As shown in FIGURE 14, the inner portion is disposed within the outer portion
of the forming box.
[0044] Any of the folding shoulders and forming boxes discussed herein can be
adapted to
be adjustable in width and/or height. For example, as shown in FIGURE 11, the
folding shoulder
816 can be split into a first part 820 and second part 822. Fingers of the
first part 820 can interleave
with fingers of the second part 822. Any manner of selectively fixing the
spacing between the first
and second parts 820, 822 can be used. The attached forming box 818 includes a
first part and a
second part with an adjustable gap therebetween.
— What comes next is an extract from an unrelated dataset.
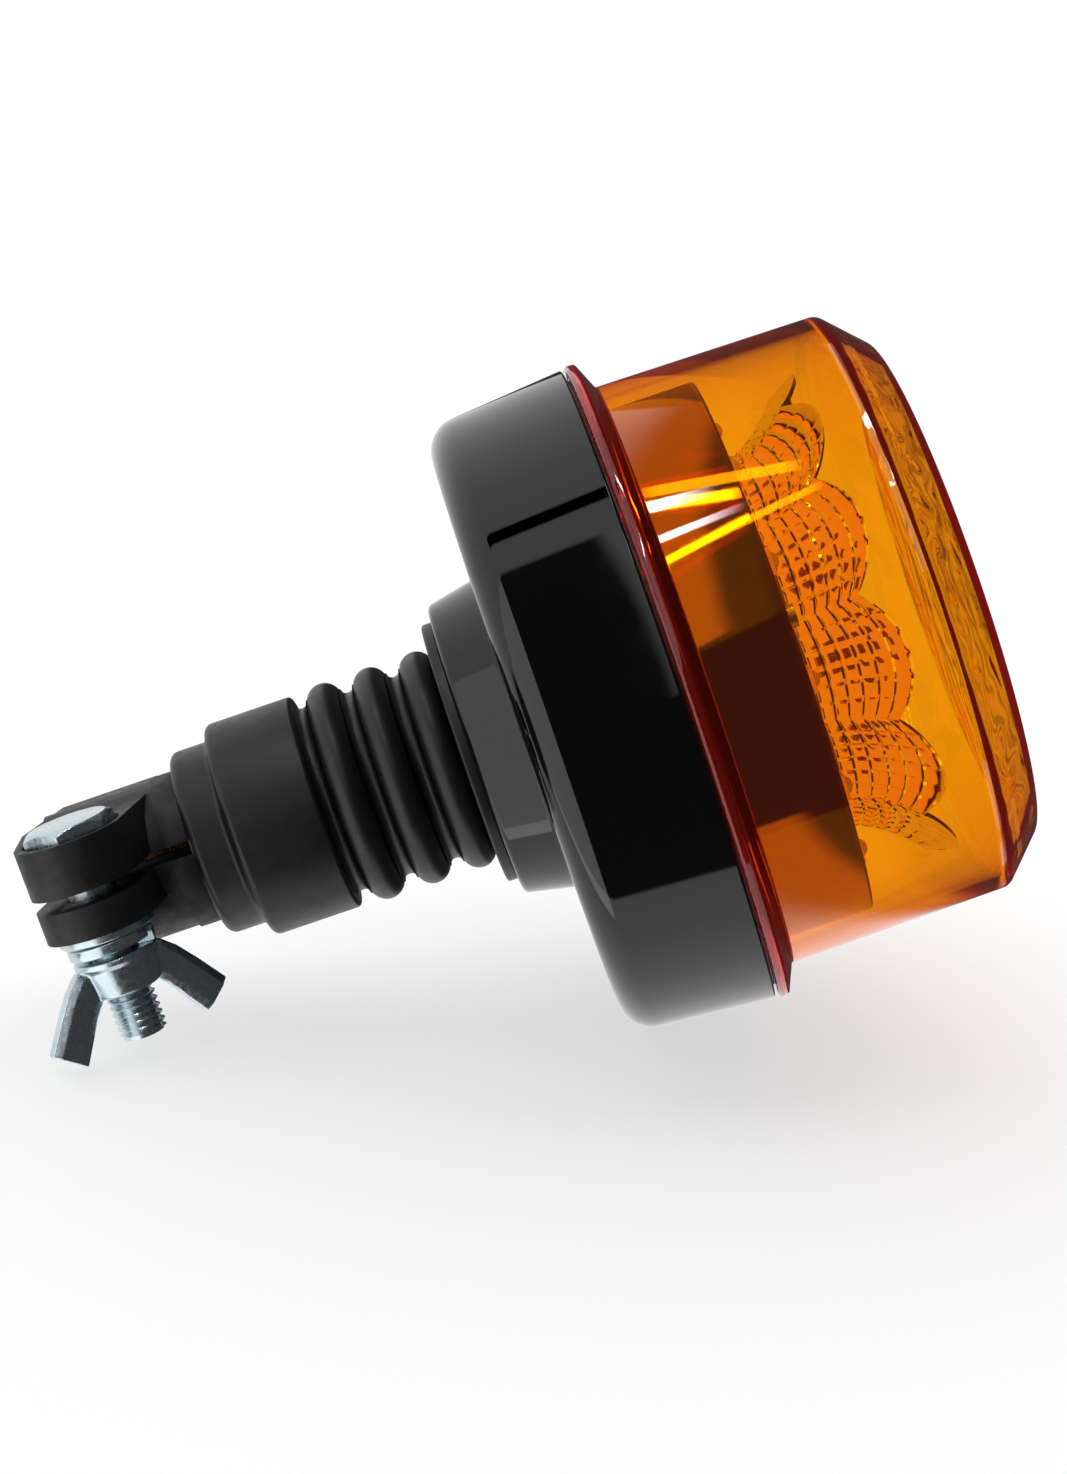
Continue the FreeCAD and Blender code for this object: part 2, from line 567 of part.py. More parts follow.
def led_board():
    """Ring-shaped circuit board, flush with the drum's top edge."""
    body = ring("led_board", "ledBoardInner", "drumBore - seatGap",
                "drumTop - ledBoardThick", "ledBoardThick")
    bx, by = around("boardScrewCircle", 15)
    drilled(body, "XY_Plane", bx, by, "smallShank + screwGap", "ledBoardThick",
            start="drumTop - ledBoardThick", count="3")
    return body


def reflector():
    """Metallised flared reflector: a ring of scooped petals with flat facets.
    Each petal is a ruled loft through outlines whose outer edge dips between its two
    ridges; a lying cylinder rounds its top, and the petals are turned about Z and fused."""
    foot, mouth = size("reflectorFoot"), size("reflectorMouth")
    tall, wall = size("reflectorHeight"), size("reflectorWall")
    count = round(size("ledCount"))
    base = size("drumTop - ledBoardThick + seatGap")
    half = math.pi / count
    columns, rows = 5, 6
    sections = []
    for row in range(rows + 1):
        share = row / rows
        ridge = foot + (mouth - foot) * share ** 1.7
        dip = size("petalDip") * (0.25 + 0.75 * share)
        outer, inner = [], []
        for column in range(columns + 1):
            side = 2 * column / columns - 1
            reach = ridge - dip * (1 - side ** 2)
            turn = side * half
            outer.append(Vector(math.cos(turn), math.sin(turn), 0) * reach)
            inner.append(Vector(math.cos(turn), math.sin(turn), 0) * (reach - wall))
        height = Vector(0, 0, base + tall * share)
        loop = [point + height for point in outer + inner[::-1]]
        sections.append(Part.makePolygon(loop + loop[:1]))
    petal = Part.makeLoft(sections, True, True)
    crown = size("petalCrown")
    top = Part.makeCylinder(crown, 2 * mouth, Vector(0, 0, base + tall - crown), Vector(1, 0, 0))
    petal = petal.common(top)
    petals = []
    for turn in range(count):
        copy = petal.copy()
        copy.rotate(Vector(0, 0, 0), Vector(0, 0, 1), 360 * turn / count)
        petals.append(copy)
    floor_radius = (foot - size("petalDip") / 4 - wall / 4) * math.cos(half / columns)
    floor = Part.makeCylinder(floor_radius, size("reflectorFloor"), Vector(0, 0, base))
    shape = floor.multiFuse(petals).removeSplitter()
    hole = size("smallShank + screwGap")
    for turn in range(3):
        angle = math.radians(50 + 120 * turn)
        place = Vector(math.cos(angle), math.sin(angle), 0) * size("reflectorScrewCircle")
        shape = shape.cut(Part.makeCylinder(hole, 2 * tall, place + Vector(0, 0, base - tall)))
    feature = doc.addObject("Part::Feature", "reflector")
    feature.Shape = shape
    feature.Label = "reflector"
    return feature


def primitive(kind, name, x="0", y="0", z="0", **links):
    """Part primitive with bound sizes and place."""
    thing = doc.addObject("Part::" + kind, name)
    return bind(thing, x=x, y=y, z=z, **links)


def grouped(label, things):
    """One sub-part made of several equal, separate solids."""
    group = doc.addObject("Part::Compound", label)
    group.Links = things
    group.Label = label
    return group


def fused(label, things):
    joined = doc.addObject("Part::MultiFuse", label)
    joined.Shapes = things
    joined.Label = label
    return joined


def screws(label, circle, angle, seat, head, tall, shank, length):
    """Three cheese-head screws on a circle, driven downwards, heads on a seat height."""
    solids = []
    for number in range(3):
        x, y = around(circle, angle + 120 * number)
        name = "%s_%d" % (label, number)
        cap = primitive("Cylinder", name + "_head", x, y, seat, Radius=head, Height=tall)
        rod = primitive("Cylinder", name + "_shank", x, y, "%s - %s" % (seat, length),
                        Radius=shank, Height="%s + %s / 2" % (length, tall))
        solids.append(fused(name, [cap, rod]))
    return grouped(label, solids)


def led_emitters():
    """Surface-mounted LEDs, each a square package under a moulded dome."""
    solids = []
    for number in range(round(size("ledCount"))):
        turn = 360 * number / size("ledCount")
        x, y = around("ledCircle", turn)
        z = "drumTop"
        block = primitive("Box", "led_block_%d" % number, Length="ledSize", Width="ledSize",
                          Height="ledHeight", x="ledCircle * cos(%g) - ledSize / 2" % turn,
                          y="ledCircle * sin(%g) - ledSize / 2" % turn, z=z)
        dome = primitive("Sphere", "led_dome_%d" % number, x, y, z + " + ledHeight / 2",
                         Radius="ledDome")
        dome.Angle1 = 0
        solids.append(fused("led_%d" % number, [block, dome]))
    return grouped("led_emitters", solids)


def driver_board():
    body = body_named("driver_board")
    drilled(body, "XY_Plane", "0", "0", "driverRadius", "driverThick", start=DRIVER_BASE,
            cut=False)
    drilled(body, "XY_Plane", "0", "0", "leadHole", "driverThick", start=DRIVER_BASE)
    x, y = around("postCircle", 90)
    drilled(body, "XY_Plane", x, y, "smallShank + screwGap", "driverThick",
            start=DRIVER_BASE, count="3")
    return body


DRIVER_TOP = DRIVER_BASE + " + driverThick"


def driver_capacitors():
    cans = [
        primitive("Cylinder", "capacitor_%d" % number, "postCircle / 2",
                  "%d * 1.3 * capRadius" % side, DRIVER_TOP, Radius="capRadius",
                  Height="capHeight")
        for number, side in enumerate((-1, 1))]
    return grouped("driver_capacitors", cans)


def driver_coil():
    """Ring-core choke standing on the board."""
    core = doc.addObject("Part::Torus", "driver_coil")
    core.Label = "driver_coil"
    bind(core, Radius1="coilRadius", Radius2="coilRound", x="-postCircle / 2", y="0",
         z=DRIVER_TOP + " + coilRound")
    return core


def driver_chips():
    chips = [
        primitive("Box", "chip_%d" % number, "-chipLength / 2", "%g * chipWidth" % row,
                  DRIVER_TOP, Length="chipLength", Width="chipWidth", Height="chipHeight")
        for number, row in enumerate((-3.5, 2.5))]
    return grouped("driver_chips", chips)


def contact_housing():
    """Insulating plug in the top of the clamp tube, with a chamber for the spring."""
    outer = "socketRadius - housingWall - contactGap"
    return turned("contact_housing", [
        ("plungerRadius + contactGap", "socketDepth"), (outer, "socketDepth"),
        (outer, "housingTop"), ("chamberRadius", "housingTop"),
        ("chamberRadius", "socketDepth + housingFloor"),
        ("plungerRadius + contactGap", "socketDepth + housingFloor")])


COLLAR_BASE = "socketDepth + housingFloor + contactGap"


def contact_plunger():
    """Brass centre contact with a rounded tip and a collar that the spring pushes on."""
    tip = "socketDepth - plungerReach"
    body = turned("contact_plunger", [
        ("0", tip), ("plungerRadius", tip), ("plungerRadius", COLLAR_BASE),
        ("plungerCollar", COLLAR_BASE), ("plungerCollar", COLLAR_BASE + " + plungerCollarThick"),
        ("0", COLLAR_BASE + " + plungerCollarThick")])
    return rounded(body, [("plungerRadius", tip, "plungerRadius * 0.6")])


def contact_spring():
    """Coil spring between the plunger's collar and the terminal above it."""
    wire = size("springWire")
    low = size(COLLAR_BASE + " + plungerCollarThick + springWire / 2 + contactGap")
    high = size("housingTop - springWire / 2 - contactGap")
    coil = size("springCoil")
    helix = Part.makeHelix((high - low) / size("springTurns"), high - low, coil)
    section = Part.Wire(Part.makeCircle(wire / 2, Vector(coil, 0, 0), Vector(0, 1, 0)))
    spring = Part.Wire(helix).makePipeShell([section], True, True)
    feature = doc.addObject("Part::Feature", "contact_spring")
    feature.Shape = spring
    feature.Label = "contact_spring"
    feature.Placement.Base = Vector(0, 0, low)
    return feature


def contact_terminal():
    """Brass disc that closes the spring chamber and takes the positive lead."""
    return ring("contact_terminal", "terminalHole", "terminalRadius",
                "housingTop + contactGap", "terminalThick")


def ground_contact():
    """Brass leaf in a groove of the socket wall, flush with the bore."""
    leaf = body_named("ground_contact")
    inner = "socketRadius + contactGap"
    padded(leaf, "YZ_Plane", [
        (inner, "leafBase"), (inner + " + leafThick", "leafBase"),
        (inner + " + leafThick", "leafTop"), (inner, "leafTop")],
        "leafWidth", start="-leafWidth / 2")
    return leaf


def lead(label, points):
    """Round cable: straight runs joined by arcs as large as the runs allow."""
    places = [Vector(*(size(c) for c in point)) for point in points]
    edges = []
    begin = places[0]
    for before, corner, after in zip(places, places[1:], places[2:]):
        arriving, leaving = corner - before, after - corner
        turn = arriving.getAngle(leaving)
        shorter = min(arriving.Length, leaving.Length)
        setback = 0.45 * shorter
        first = corner - arriving.normalize() * setback
        last = corner + leaving.normalize() * setback
        pull = (first + last) / 2 - corner
        radius = setback / math.tan(turn / 2)
        middle = corner + pull.normalize() * (math.hypot(radius, setback) - radius)
        print("%s arc radius %.1f mm" % (label, radius))
        edges.append(Part.LineSegment(begin, first).toShape())
        edges.append(Part.Arc(first, middle, last).toShape())
        begin = last
    edges.append(Part.LineSegment(begin, places[-1]).toShape())
    path = Part.Wire(edges)
    section = Part.Wire(Part.makeCircle(size("leadRadius"), places[0], places[1] - places[0]))
    shape = path.makePipeShell([section], True, False)
    expected = math.pi * size("leadRadius") ** 2 * path.Length
    print("%s volume / expected %.4f" % (label, shape.Volume / expected))
    feature = doc.addObject("Part::Feature", label)
    feature.Shape = shape
    feature.Label = label
    return feature


def lead_positive():
    return lead("lead_positive", [
        ("-4", "0", "housingTop + terminalThick + 2 * contactGap"),
        ("-4", "0.1", "housingTop + 8"), ("-2.5", "-2.5", "sleeveTop + 16"),
        ("-3.5", "-1.5", "neckFoot - 6"), ("-2.5", "-2", "neckFoot + 6"),
        ("-3", "-3", DRIVER_TOP + " + 3 * leadRadius"),
        ("-9", "-9", DRIVER_TOP + " + seatGap + leadRadius")])


def lead_negative():
    return lead("lead_negative", [
        ("0", "socketRadius - leadRadius - contactGap", "housingTop + contactGap"),
        ("0.1", "10.5", "housingTop + 8"), ("2.5", "3", "sleeveTop + 17"),
        ("3.5", "2", "neckFoot - 5"), ("2.5", "1.5", "neckFoot + 7"),
        ("3", "3", DRIVER_TOP + " + 3 * leadRadius"),
        ("9", "9", DRIVER_TOP + " + seatGap + leadRadius")])


def led_lead():
    """Lead from the driver board up through the heat sink to the LED board."""
    rise = "ledBoardInner + 2 * leadRadius"
    return lead("led_lead", [
        ("postCircle * 0.85", "0", DRIVER_TOP + " + seatGap"),
        ("postCircle * 0.85", "0.1", DRIVER_TOP + " + 7"),
        (rise, "0", PLATE_BASE + " - finHeight - 6"), (rise, "0", "drumTop - ledBoardThick - seatGap")])


def screws_inside():
    floor = "cupFloor + cupWall"
    return [
        screws("stem_screws", "stemScrewCircle", 0, "neckFoot + neckFloorThick + contactGap",
               "stemHead", "stemHeadHeight", "stemShank", "stemScrewLength"),
        screws("driver_screws", "postCircle", 90, DRIVER_TOP + " + contactGap",
               "smallHead", "smallHeadHeight", "smallShank", "smallLength"),
        screws("carrier_screws", "bossCircle", 30,
               floor + " + bossHeight + tabThick + seatGap + contactGap",
               "smallHead", "smallHeadHeight", "smallShank", "smallLength"),
        screws("board_screws", "boardScrewCircle", 15, "drumTop + contactGap",
               "smallHead", "smallHeadHeight", "smallShank", "smallLength"),
        screws("reflector_screws", "reflectorScrewCircle", 50,
               "drumTop - ledBoardThick + seatGap + reflectorFloor + contactGap",
               "smallHead", "smallHeadHeight", "smallShank", "shortLength")]


subparts = [
    clamp_body(), clamp_bolt(), flat_washer(), spring_washer(), wing_nut(),
    contact_housing(), contact_plunger(), contact_spring(), contact_terminal(),
    ground_contact(), stem_bellows(), stem_insert(), base_cup(), driver_board(),
    driver_capacitors(), driver_coil(), driver_chips(), lead_positive(), lead_negative(),
    led_lead(), carrier_drum(), heat_sink(), led_board(), led_emitters(), reflector(),
    lens_seal(), lens(), *screws_inside()]

doc.recompute()
failed = [thing.Name for thing in doc.Objects
          if "Invalid" in thing.State or "Error" in thing.State]
if failed:
    raise RuntimeError("failed objects: " + ", ".join(failed))
os.makedirs("parts", exist_ok=True)
for subpart in subparts:
    shape = subpart.Shape
    if shape.isNull() or not shape.isValid():
        raise RuntimeError(subpart.Label + " is not a valid shape")
    shape.exportStep("parts/%s.step" % subpart.Label)
    print("%-18s %2d solid(s) %10.1f mm3" % (subpart.Label, len(shape.Solids), shape.Volume))
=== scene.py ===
import math

import bmesh
import bpy
from mathutils import Matrix, Vector


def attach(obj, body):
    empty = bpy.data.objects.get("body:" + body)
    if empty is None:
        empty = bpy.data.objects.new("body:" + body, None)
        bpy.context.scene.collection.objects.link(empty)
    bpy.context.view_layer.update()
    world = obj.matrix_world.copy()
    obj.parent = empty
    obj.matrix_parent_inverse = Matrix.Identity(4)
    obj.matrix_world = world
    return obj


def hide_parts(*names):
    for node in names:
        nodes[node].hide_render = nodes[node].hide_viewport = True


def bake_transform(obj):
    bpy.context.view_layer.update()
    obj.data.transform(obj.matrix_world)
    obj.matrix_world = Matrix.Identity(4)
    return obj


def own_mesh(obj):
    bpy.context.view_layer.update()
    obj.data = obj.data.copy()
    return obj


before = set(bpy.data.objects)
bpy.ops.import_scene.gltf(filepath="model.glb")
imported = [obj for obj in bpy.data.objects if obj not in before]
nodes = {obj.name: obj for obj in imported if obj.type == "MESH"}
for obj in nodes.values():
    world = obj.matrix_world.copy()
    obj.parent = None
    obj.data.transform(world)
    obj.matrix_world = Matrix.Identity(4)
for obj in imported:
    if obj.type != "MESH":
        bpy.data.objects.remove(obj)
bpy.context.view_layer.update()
mm = 0.001


# small helpers

def linear(hexColour):
    # sRGB hex to linear colour
    parts = [int(hexColour[i:i + 2], 16) / 255 for i in (1, 3, 5)]
    return [c / 12.92 if c <= 0.04045 else ((c + 0.055) / 1.055) ** 2.4 for c in parts] + [1.0]


def addNode(tree, kind, settings=None, links=None):
    # settings are the node's own, links go by socket name or number: a value or another output
    node = tree.nodes.new(kind)
    for key, value in (settings or {}).items():
        setattr(node, key, value)
    for key, value in (links or {}).items():
        if isinstance(value, bpy.types.NodeSocket):
            tree.links.new(value, node.inputs[key])
        else:
            node.inputs[key].default_value = value
    return node


def startMaterial(name, **shaderValues):
    material = bpy.data.materials.new(name)
    material.use_nodes = True
    tree = material.node_tree
    tree.nodes.clear()
    shader = addNode(tree, "ShaderNodeBsdfPrincipled", links=shaderValues)
    output = addNode(tree, "ShaderNodeOutputMaterial", links={"Surface": shader.outputs[0]})
    place = addNode(tree, "ShaderNodeTexCoord").outputs["Object"]
    return material, tree, shader, place, output


def noiseOf(tree, place, sizeMm, detail=3.0):
    # noise whose blobs are about sizeMm across
    return addNode(tree, "ShaderNodeTexNoise", links={
        "Vector": place, "Scale": 1000 / sizeMm, "Detail": detail}).outputs["Fac"]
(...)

The height of the forming box
818 can also be
adjusted, such as by moving a top part 824 and a bottom part 826 away from
each other. Any
manner of selectively fixing the spacing between the top and bottom parts 824,
826 can be used.
[0045] Although rollers are discussed herein as being useful for reducing
stress
concentrations in the paper, other structures can be used. For example,
protrusions can be used at
the geometry intersections of the folding shoulder and/or forming box. The
protrusions can reduce
the contact points between the paper and the shoulder or box at those
intersections or elsewhere.
Low-friction materials can also be added. Dipples and/or corregations can also
be added to places
of contact with the forming shoulders. Moreover, the features described herein
with respect to the
specific embodiments are interchangeable as may be suitable.